◆ **Provided data**

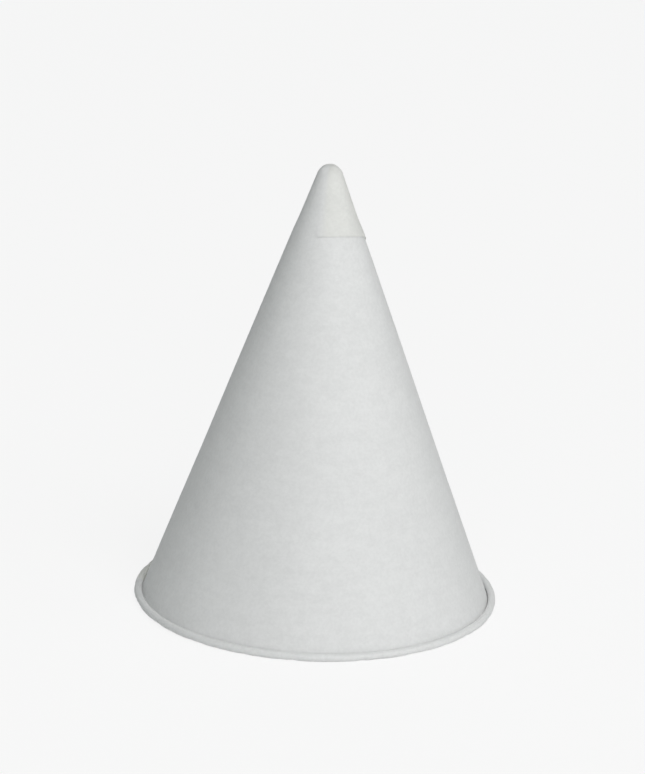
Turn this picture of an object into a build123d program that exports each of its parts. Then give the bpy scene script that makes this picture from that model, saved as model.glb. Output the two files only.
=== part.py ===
"""Cone paper cup with a rolled rim.

One sheet of paper is wound into a cone, lapped and glued along one side, and rolled
outwards at the mouth. It stands on its rim with the tip up.
Millimetres, +Z up. The origin is on the table, under the tip.
"""

import os
from math import acos, asin, atan, atan2, cos, degrees, radians, sin

from build123d import *

# Driving dimensions
rim_diameter = 72.0  # over the rolled rim
cup_height = 92.0  # from the table to the top of the tip
sheet_thickness = 0.22
tip_radius = 2.7  # outside of the rounded tip
tip_flat = 0.7  # radius of the blunt end of the tip
bead_height = 1.8  # outside of the rolled rim's section
curl_gap = 0.1  # air between two turns of the rolled rim
curl_tuck = 70.0  # degrees that the sheet's end is tucked in past one whole turn
lap_tuck = 90.0  # degrees that the flap follows the sheet into the rolled rim
lap_width = 12.2  # glued lap at the mouth, from the inner edge to the flap's free edge
flap_end = 19.1  # from the cone's point to the flap's free edge, where it is nearest
flap_corner = 3.1  # from that place to the corner of the flap's square end
lap_press = 0.9  # share of its thickness that the sheet keeps where it is glued
seam_bearing = 174.5  # degrees from +X to the inner edge, which is at the back
flat_angle = 33.0  # the rolled rim is drawn in flats that each turn by about this
edge_points = 9  # points that draw the flap's free edge in each half turn

# The section's middle line: a straight wall between the tip's arc and the rim's curl
half_sheet = sheet_thickness / 2
tip_mid = tip_radius - half_sheet
curl_mid = bead_height / 2 - half_sheet
blunt_height = tip_mid * sin(acos(tip_flat / tip_mid))
tip_centre = Vector(0, cup_height - half_sheet - blunt_height)
curl_centre = Vector((rim_diameter - bead_height) / 2, bead_height / 2)
span = curl_centre - tip_centre
half_angle = atan2(span.X, -span.Y) - asin((tip_mid + curl_mid) / span.length)
slope = degrees(half_angle)
across = Vector(cos(half_angle), sin(half_angle))  # square to the wall, outwards
turn_pitch = sheet_thickness + curl_gap
point_height = tip_centre.Y + tip_mid / sin(half_angle)  # where the walls would meet

# The winding: half circles about two centres, each further out by half a lap's step
lap_step = lap_press * sheet_thickness / cos(half_angle)
centres = (-lap_step / 2, 0.0)

# The flap's free edge is a straight line on the flat sheet
mouth_slant = (curl_centre - across * curl_mid).X / sin(half_angle)
foot_angle = asin(lap_width / mouth_slant) + acos(flap_end / mouth_slant)
corner_angle = foot_angle + atan(flap_corner / flap_end)
wrap = degrees(corner_angle / sin(half_angle))  # how far the flap winds past one turn
reach = rim_diameter + cup_height  # further out than any piece of the cup


def on_ring(centre, radius, angle):
    """A point at an angle round a centre, in degrees from outwards."""
    return centre + Vector(cos(radians(angle)), sin(radians(angle))) * radius


def flats(centre, radius, first, last):
    """The corners of flats that touch an arc from its first to its last angle."""
    count = max(1, round((last - first) / flat_angle))
    turn = (last - first) / count
    corner = radius / cos(radians(turn / 2))
    return [on_ring(centre, corner, first + turn * (i + 0.5)) for i in range(count)]


def lap_line(side):
    """The wall and the rim's outer half turn, at a distance outside the middle line."""
    wall_top = tip_centre + across * (tip_mid + side)
    radius = curl_mid - side
    wall_end = 180 + slope
    return [
        wall_top,
        *flats(curl_centre, radius, wall_end, 270),
        *flats(curl_centre, radius, 270, 360),
        *flats(curl_centre, radius, 360, 360 + slope),
        *flats(*inner_ring(side), slope, slope + lap_tuck),
    ]


def inner_ring(side):
    """Centre and radius of the rolled rim's inner half turn."""
    return curl_centre + across * turn_pitch / 2, curl_mid - side - turn_pitch / 2


def flap_line(side):
    """One side of the flap, from the wall's top to its end in the rim."""
    return lap_line(side) + [on_ring(*inner_ring(side), slope + lap_tuck)]


def rolled_line(side):
    """One side of the sheet, from the wall's top to its tucked end."""
    tuck = curl_centre, curl_mid - side - turn_pitch
    first = 180 + slope
    rest = flats(*inner_ring(side), slope + lap_tuck, first)
    rest += flats(*tuck, first, first + curl_tuck)
    return lap_line(side) + rest + [on_ring(*tuck, first + curl_tuck)]


def tip_line(side):
    """The blunt end and the arc of the tip, from the middle to the wall's top."""
    radius = tip_mid + side
    height = cup_height - half_sheet + side
    blunt = asin((height - tip_centre.Y) / radius)
    arc = CenterArc(tip_centre, radius, degrees(blunt), slope - degrees(blunt))
    return [Line((0, height), arc @ 0), arc]


def whole_section(shift):
    """The sheet's section in its first turn, moved outwards, closed at the tip."""
    outer = tip_line(half_sheet) + [Polyline(*rolled_line(half_sheet))]
    inner = tip_line(-half_sheet) + [Polyline(*rolled_line(-half_sheet))]
    ends = [Line(outer[0] @ 0, inner[0] @ 0), Line(outer[-1] @ 1, inner[-1] @ 1)]
    section = Pos(shift, 0) * make_face(outer + inner + ends)
    if shift:
        section += Pos(shift / 2, cup_height - half_sheet) * Rectangle(shift, sheet_thickness)
    return section


def flap_section(shift):
    """The sheet's section in the flap, moved outwards."""
    corners = flap_line(half_sheet) + flap_line(-half_sheet)[::-1]
    return Pos(shift, 0) * make_face(Polyline(*corners, close=True))


def half_turn(section, number, arc):
    """A section wound clockwise, seen from the tip, about one of the two centres."""
    centre = centres[number % 2]
    placed = Plane.XZ * Pos(centre, 0) * section
    placed = placed.rotate(Axis((centre, 0, 0), (0, 0, 1)), -180 * number)
    return revolve(placed, Axis((centre, 0, 0), (0, 0, -1)), arc)


def edge_angle(height):
    """The angle past the inner edge at which the free edge is at a height."""
    slant = (point_height - height) / cos(half_angle)
    return degrees((foot_angle - acos(flap_end / slant)) / sin(half_angle))


def edge_point(turned):
    """The flap's free edge, seen from the side, at an angle past the inner edge."""
    slant = flap_end / cos(foot_angle - radians(turned) * sin(half_angle))
    height = point_height - slant * cos(half_angle)
    return Vector(slant * sin(half_angle) * cos(radians(turned)), height)


def above_edge(first, last, side):
    """All that lies above the free edge between two angles, seen from the side."""
    step = (last - first) / (edge_points - 1)
    edge = [edge_point(first + step * i) for i in range(edge_points)]
    corners = [(-side, edge[-1].Y), (-side, reach), (side, reach), (side, edge[0].Y)]
    outline = Spline(edge) + Polyline(edge[-1], *corners, edge[0])
    return extrude(Plane.XZ * make_face(outline), reach, both=True)


def flap_half(number):
    """The flap in one half turn past the first turn."""
    start = 180 * (number - 2)
    arc = min(180, wrap - start)
    first = max(start, edge_angle(-bead_height))
    side = -reach if number % 2 else reach
    section = flap_section(lap_step / 2 * number)
    return half_turn(section, number, arc) & above_edge(first, start + arc, side)


def make_cup():
    """The whole sheet: one turn, and the flap that laps over its start."""
    turn = half_turn(whole_section(0), 0, 180)
    turn += half_turn(whole_section(lap_step / 2), 1, 180)
    number = 2
    while 180 * (number - 2) < wrap:
        turn += flap_half(number)
        number += 1
    return turn.rotate(Axis.Z, seam_bearing)


os.makedirs("parts", exist_ok=True)
cup = make_cup()
cup.label = "cone_cup"
export_step(cup, "parts/cone_cup.step")
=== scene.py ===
"""Cone paper cup standing mouth down on a pale floor. Metres, +Z up."""

import random
from math import acos, asin, atan, atan2, ceil, cos, degrees, exp, pi, radians, sin, tau

import bmesh
import bpy
from mathutils import Matrix, Vector, noise


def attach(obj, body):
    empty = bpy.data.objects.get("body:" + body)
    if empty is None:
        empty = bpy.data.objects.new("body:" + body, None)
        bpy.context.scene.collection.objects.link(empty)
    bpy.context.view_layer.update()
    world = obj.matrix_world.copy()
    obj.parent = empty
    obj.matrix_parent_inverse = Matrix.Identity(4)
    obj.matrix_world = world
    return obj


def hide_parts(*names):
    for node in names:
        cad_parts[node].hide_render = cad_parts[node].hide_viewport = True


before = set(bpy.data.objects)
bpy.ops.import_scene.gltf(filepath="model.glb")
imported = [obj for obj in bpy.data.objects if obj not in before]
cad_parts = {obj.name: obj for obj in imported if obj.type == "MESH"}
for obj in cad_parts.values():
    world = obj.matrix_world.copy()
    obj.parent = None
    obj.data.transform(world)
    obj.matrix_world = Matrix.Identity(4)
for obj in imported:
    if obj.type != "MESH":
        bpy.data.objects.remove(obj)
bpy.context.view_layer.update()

MM = 0.001
SEED = 11

# The sheet, in millimetres and degrees. The rim, the bead and the height are a little smaller
# than the part's, so that the unevenness stays in its box, and FLAP_END is 0.2 less than there.
RIM_DIAMETER = 71.85  # over the rolled rim
CUP_HEIGHT = 91.92
THICKNESS = 0.22
TIP_RADIUS = 2.7  # outside of the rounded tip
TIP_FLAT = 0.7  # radius of the blunt end of the tip
BEAD_HEIGHT = 1.78  # outside of the rolled rim's section
CURL_GAP = 0.1  # air between two turns of the rolled rim
CURL_TUCK = 70.0  # that the sheet's end is tucked in past one whole turn
LAP_WIDTH = 12.2  # at the mouth, from the inner edge to the flap's free edge
FLAP_END = 18.9  # from the cone's point to the flap's free edge, where it is nearest
FLAP_CORNER = 3.1  # from that place to the corner of the flap's square end
SEAM_BEARING = 174.5  # from +X to the sheet's inner edge
LAP_PRESS = 0.9  # share of its thickness that the sheet keeps where it is glued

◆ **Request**
Begin with the first line of the listing and copy exactly through the line that contains "from build123d import *", please, keeping both ends and leaving out everything after.

◆ **Solved problem**
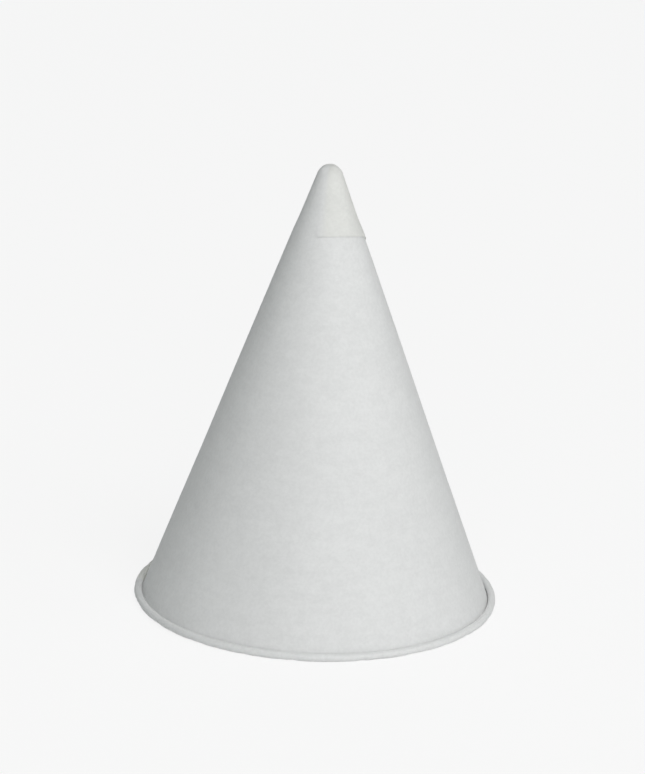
Turn this picture of an object into a build123d program that exports each of its parts. Then give the bpy scene script that makes this picture from that model, saved as model.glb. Output the two files only.
=== part.py ===
"""Cone paper cup with a rolled rim.

One sheet of paper is wound into a cone, lapped and glued along one side, and rolled
outwards at the mouth. It stands on its rim with the tip up.
Millimetres, +Z up. The origin is on the table, under the tip.
"""

import os
from math import acos, asin, atan, atan2, cos, degrees, radians, sin

from build123d import *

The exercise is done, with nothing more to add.